The circular economy arrived as a revolutionary upgrade. It proposed a loop instead of a line. Designers and companies began to think in lifecycles. Waste became a resource. Products were made to last, to be reused, to regenerate.

This was a powerful shift. It brought us concepts like cradle-to-cradle, biomimicry, and regenerative agriculture. It emphasized responsibility, systems thinking, and resilience. Circularity reintroduced consciousness into capitalism.

Yet even circles have limitations. They are closed systems, often focused on function, not feeling. They optimize material flows, but not always human outcomes. As Oscar puts it, a circle may eliminate waste, but does it elevate meaning? Does it center the soul, the story, and the symphony of all life?

Spherical Thinking: Interdependence and Integration

A sphere is different. It is not just circular, it is multidimensional. Every point touches every other. It allows for harmony, complexity, and collective growth. Spherical thinking reflects reality as it is: nonlinear, relational, and alive.

Oscar’s concept of the Spherical Economy® integrates innovation, sustainability, and human security. It recognizes that we don’t live in isolated sectors we live in shared systems. The health of one affects the health of all.
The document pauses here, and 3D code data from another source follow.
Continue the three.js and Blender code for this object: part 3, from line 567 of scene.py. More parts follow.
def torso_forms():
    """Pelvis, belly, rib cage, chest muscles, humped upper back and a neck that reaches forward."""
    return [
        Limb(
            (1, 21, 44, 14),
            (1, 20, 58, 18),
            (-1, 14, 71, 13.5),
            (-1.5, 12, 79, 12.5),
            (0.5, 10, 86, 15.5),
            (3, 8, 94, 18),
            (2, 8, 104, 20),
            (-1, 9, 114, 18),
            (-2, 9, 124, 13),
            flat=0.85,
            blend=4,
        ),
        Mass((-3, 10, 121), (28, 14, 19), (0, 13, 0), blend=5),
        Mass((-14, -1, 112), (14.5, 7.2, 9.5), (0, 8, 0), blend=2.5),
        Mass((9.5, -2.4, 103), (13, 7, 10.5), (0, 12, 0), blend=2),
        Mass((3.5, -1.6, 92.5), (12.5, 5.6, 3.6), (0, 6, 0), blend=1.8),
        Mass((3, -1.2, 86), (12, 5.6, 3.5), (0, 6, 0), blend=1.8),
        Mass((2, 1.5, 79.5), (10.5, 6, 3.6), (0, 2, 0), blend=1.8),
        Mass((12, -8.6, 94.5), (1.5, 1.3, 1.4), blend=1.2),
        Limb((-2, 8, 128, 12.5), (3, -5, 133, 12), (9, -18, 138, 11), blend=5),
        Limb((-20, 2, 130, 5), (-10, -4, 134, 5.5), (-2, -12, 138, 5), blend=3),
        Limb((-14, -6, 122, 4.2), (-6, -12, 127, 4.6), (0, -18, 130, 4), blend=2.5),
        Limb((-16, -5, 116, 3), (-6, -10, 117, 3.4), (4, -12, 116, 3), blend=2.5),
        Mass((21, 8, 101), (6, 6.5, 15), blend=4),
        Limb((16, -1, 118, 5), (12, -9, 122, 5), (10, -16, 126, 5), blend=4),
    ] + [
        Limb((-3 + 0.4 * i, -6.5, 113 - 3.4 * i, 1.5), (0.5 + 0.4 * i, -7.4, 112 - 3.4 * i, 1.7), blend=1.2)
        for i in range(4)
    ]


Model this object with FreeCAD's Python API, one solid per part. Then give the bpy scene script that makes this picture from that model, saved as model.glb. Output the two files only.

In a spherical model, technology is not just a tool. It’s a trustee. Profit is not a goal it’s a byproduct of purpose. Brands are not built for consumption, but for contribution. It invites companies to design economies that mirror ecosystems: dynamic, adaptable, and deeply interconnected.

Oscar describes this as a move from the mechanical to the musical. From fixed processes to living principles. From function to flow. And it requires leaders who don’t just engineer value, but who embody values.

Designing Economies That Breathe

It’s no longer enough to reduce harm, we must regenerate good. It’s not enough to sustain: we must synchronize with the living systems of humanity, nature, and the soul.

The Spherical Economy® is not just a market model—it is a map for meaning, one that encourages both personal and collective evolution. It is rooted in gratefulness, measured through well-being, and designed for holistic human flourishing.

Oscar Di Montigny, creator of the Humanovability framework, calls is not patching the old but pioneering the new. To move from scarcity thinking to shared abundance. From fragmented outputs to holistic outcomes. From separation to synergy.

“We’ve built economies that extract, and economies that recycle,” says Di Montigny. “Now we must build economies that breathe.”

 Spherical economies. Economies that see the whole, serve the whole, and sustain the whole.